Citation:

Lu, H., Koike, T., Yang, K., Hu, Z.Y., Xu, X.D., Rasmy, M., Kuria, D.N., &Tamagawa, K. (2012). Improving land surface soil moisture and energy flux simulations over the Tibetan plateau by the assimilation of the microwave remote sensing data and the GCM output into a land surface model. International Journal of Applied Earth Observation and Geoinformation, 17,43-54.

Literature information
Title Improving land surface soil moisture and energy flux simulations over the Tibetan plateau by the assimilation of the microwave remote sensing data and the GCM output into a land surface model
Year 2012
Publisher

International Journal of Applied Earth Observation and Geoinformation

Description

The land surface soil moisture is a crucial variable in weather and climate models.
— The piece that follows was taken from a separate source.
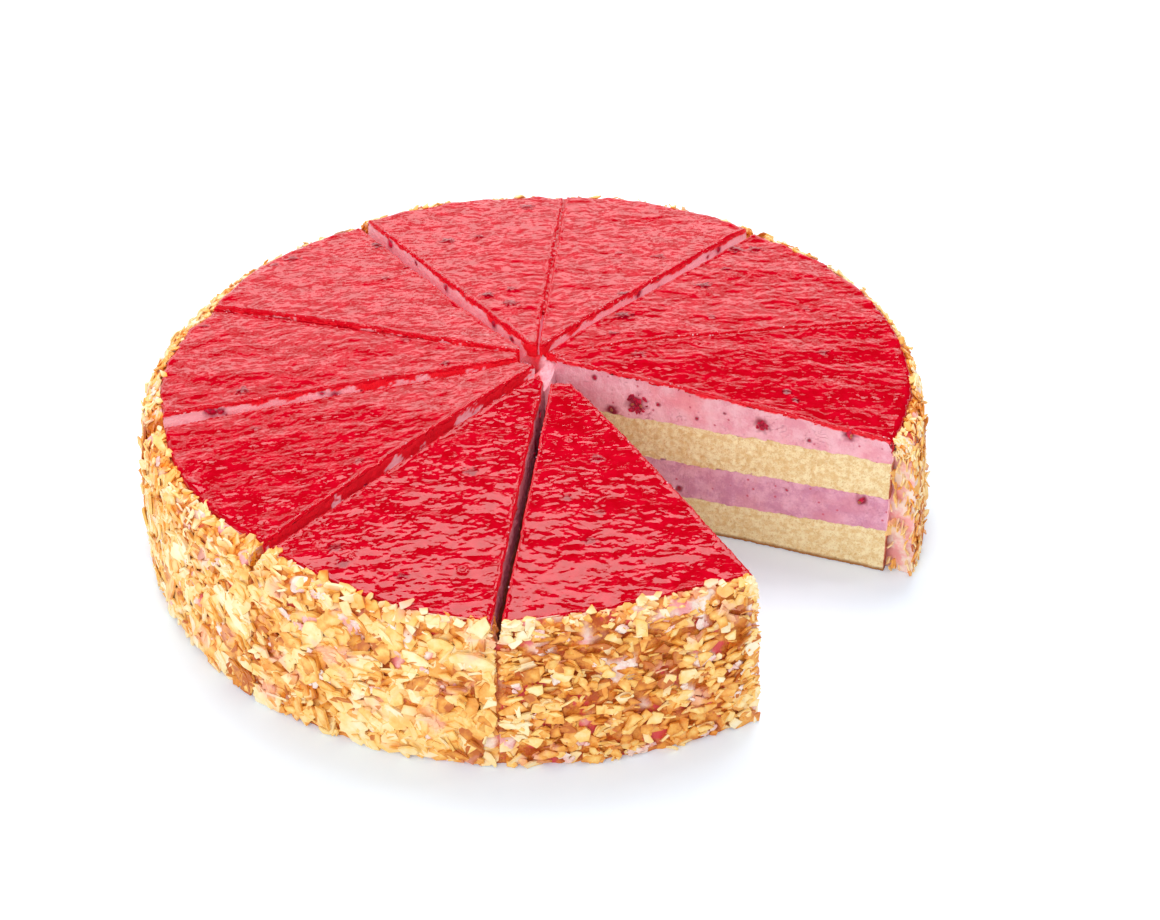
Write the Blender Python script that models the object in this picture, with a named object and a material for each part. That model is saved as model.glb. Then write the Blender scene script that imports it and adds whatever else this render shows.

This study presents a land data assimilation system (LDAS) that aims to improve the simulation of the land surface soil moisture and energy fluxes by merging the microwave remote sensing data and the general circulation model (GCM) output into a land surface model (LSM). This system was applied over the Tibetan Plateau, using the National Centers for Environmental Prediction (NCEP) reanalysis data as forcing data and the Advanced Microwave Scanning Radiometers for EOS (AMSR-E) brightness temperatures as an observation. The performance of our four data sources, which were NCEP, AMSR-E, LDAS and simulations of Simple Biosphere Model 2 (SiB2), was assessed against 5 months of in situ measurements that were performed at two stations: Gaize and Naqu. For the surface soil moisture, the LDAS simulations were superior to both NCEP and SiB2, and there was more than a one-third reduction in the root mean squared errors (RMSE) for both of the stations. Compared with the AMSR-E soil moisture retrievals, the LDAS simulations were comparable at the Gaize station, and they were superior at the Naqu station. For the whole domain inter-comparison, the results showed that the LDAS simulation of the soil moisture field was more realistic than the NCEP and SiB2 simulations and that the LDAS could estimate land surface states properly even in the regions where AMSR-E failed to cover and/or during the periods that the satellite did not overpass. For the surface energy fluxes, the LDAS estimated the latent heat flux with an acceptable accuracy (RMSE less than 35 W/m2), with a one-third reduction in the RMSE from the SiB2. For the 5-month whole plateau simulation, the LDAS produced a much more reasonable Bowen Ratio than the NCEP, and it also generated a clear contrast of the land surface status over the plateau, which was wet in the southeast and dry in the northwest, during the monsoon and post-monsoon seasons. Because the LDAS only uses globally available data sets, this study reveals the potential of the LDAS to improving the land surface energy and water flux simulations in ungauged and/or poorly gauged regions.